> _THE TASK_: Repeat the listing below word for word, stopping after the line that contains "closed: whether its".
○ ○ ○ ○ ○
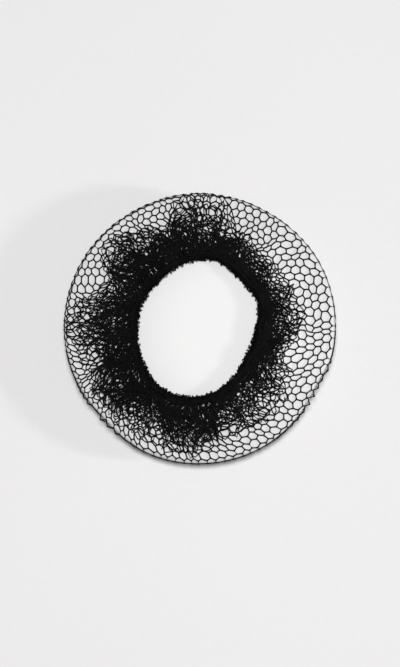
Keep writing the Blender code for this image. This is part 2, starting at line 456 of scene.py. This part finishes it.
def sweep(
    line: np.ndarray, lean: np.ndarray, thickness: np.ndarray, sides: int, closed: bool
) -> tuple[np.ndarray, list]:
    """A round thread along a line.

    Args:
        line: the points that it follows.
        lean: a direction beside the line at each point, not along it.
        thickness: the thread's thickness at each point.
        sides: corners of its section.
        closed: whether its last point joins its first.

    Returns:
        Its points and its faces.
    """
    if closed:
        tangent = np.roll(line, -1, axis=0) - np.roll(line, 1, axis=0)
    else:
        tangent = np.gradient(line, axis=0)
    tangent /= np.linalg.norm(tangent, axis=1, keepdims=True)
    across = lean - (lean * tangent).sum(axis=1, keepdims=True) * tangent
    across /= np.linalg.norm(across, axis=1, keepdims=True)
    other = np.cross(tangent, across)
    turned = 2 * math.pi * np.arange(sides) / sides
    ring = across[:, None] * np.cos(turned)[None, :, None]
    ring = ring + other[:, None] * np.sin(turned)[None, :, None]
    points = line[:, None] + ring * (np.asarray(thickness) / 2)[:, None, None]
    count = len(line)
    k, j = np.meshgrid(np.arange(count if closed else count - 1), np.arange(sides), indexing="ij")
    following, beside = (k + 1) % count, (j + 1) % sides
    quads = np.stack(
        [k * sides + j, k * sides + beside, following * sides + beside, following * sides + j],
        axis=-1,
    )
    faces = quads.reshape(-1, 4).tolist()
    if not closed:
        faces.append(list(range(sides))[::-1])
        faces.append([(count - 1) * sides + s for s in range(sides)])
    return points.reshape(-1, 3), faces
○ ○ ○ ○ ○
> _REPLY TO THE EXERCISE_:
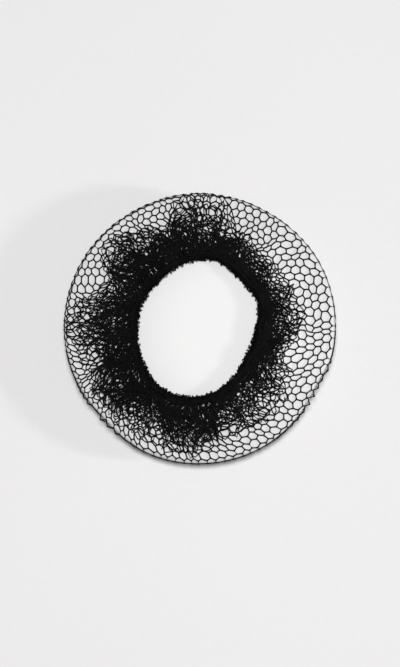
Keep writing the Blender code for this image. This is part 2, starting at line 456 of scene.py. This part finishes it.
def sweep(
    line: np.ndarray, lean: np.ndarray, thickness: np.ndarray, sides: int, closed: bool
) -> tuple[np.ndarray, list]:
    """A round thread along a line.

    Args:
        line: the points that it follows.
        lean: a direction beside the line at each point, not along it.
        thickness: the thread's thickness at each point.
        sides: corners of its section.
        closed: whether its last point joins its first.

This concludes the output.